Senate Minority Leader Mitch McConnell (R-Ky.) said on Friday that the United States should conduct airstrikes against the Taliban militants and provide support to Afghan forces to stop the group from capturing Kabul.

McConnell said in a statement that the Biden administration “should move quickly to hammer Taliban advances with airstrikes, provide critical support to the Afghan National Defense and Security Forces (ANDSF) defending the capital, and prevent the seemingly imminent fall of the city.”

“If they fail to do so, the security threat to the United States will assuredly grow and the humanitarian cost to innocent Afghans will be catastrophic,” the Kentucky senator warned.

McConnell also noted that he had spoken with the Afghanistan ambassador to the United States, saying they had “an urgent conversation” regarding “the deteriorating security situation in Afghanistan and the unfolding humanitarian crisis."

A day earlier, the senior senator from Kentucky said Afghanistan was careening toward a “massive, predictable, and preventable disaster”.

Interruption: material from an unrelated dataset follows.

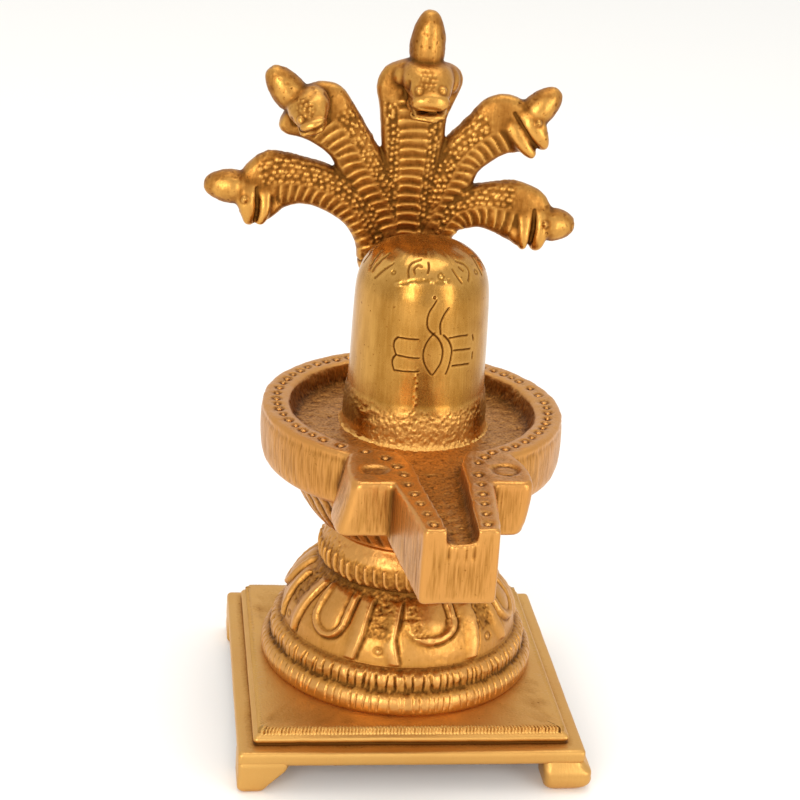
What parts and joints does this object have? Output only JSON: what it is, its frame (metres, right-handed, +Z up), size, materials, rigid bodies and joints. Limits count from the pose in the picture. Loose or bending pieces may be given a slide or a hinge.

The US invaded Afghanistan in October 2001 and removed the Taliban from power. American forces occupied the country for about 20 years on the pretext of fighting against the Taliban. But as the US forces are leaving Afghanistan, the Taliban are set to invade Kabul, weakened by foreign occupation.

The Taliban on Friday solidified its sweep through Afghanistan’s north, south, and west weeks before the official end of the US military occupation of the country. The Taliban now control most of Afghanistan’s 34 provincial capitals and about two-thirds of the country as a whole.

Amid the worsening situation in Afghanistan, the Pentagon announced on Thursday it was deploying 3,000 American troops to Afghanistan to evacuate most of the embassy personnel from Kabul, leaving only "a core diplomatic presence" in the country.

The US embassy in Kabul on Friday reportedly directed its staff to destroy sensitive documents and computers as well as other material that could be used against the United States, as the Taliban are preparing to attack Kabul.

According to reports, the possibility the capital Kabul could fall in the next weeks has grown stronger with the Taliban's gains, and that the fall of the government in Kabul could happen much more quickly than previously anticipated.

The Pentagon said on Friday the Taliban’s rapid takeover of large parts of Afghanistan is “deeply concerning” to the United States after the militants seized the country’s second-and third-biggest cities.

On Friday, the Taliban claimed control of the capital of Logar province, putting them just about 80 kilometers away from Kabul, the capital of the country.

US President Joe Biden defended his decision to withdraw American troops from Afghanistan last month, and said that a Taliban takeover in Afghanistan is not “inevitable.”

“The Taliban is not the North Vietnamese Army. They're not remotely comparable in terms of capability,” he said during a speech in the White House East Room. “There's going to be no circumstances where you’re going to see people being lifted off the roof of an embassy in the United States from Afghanistan.”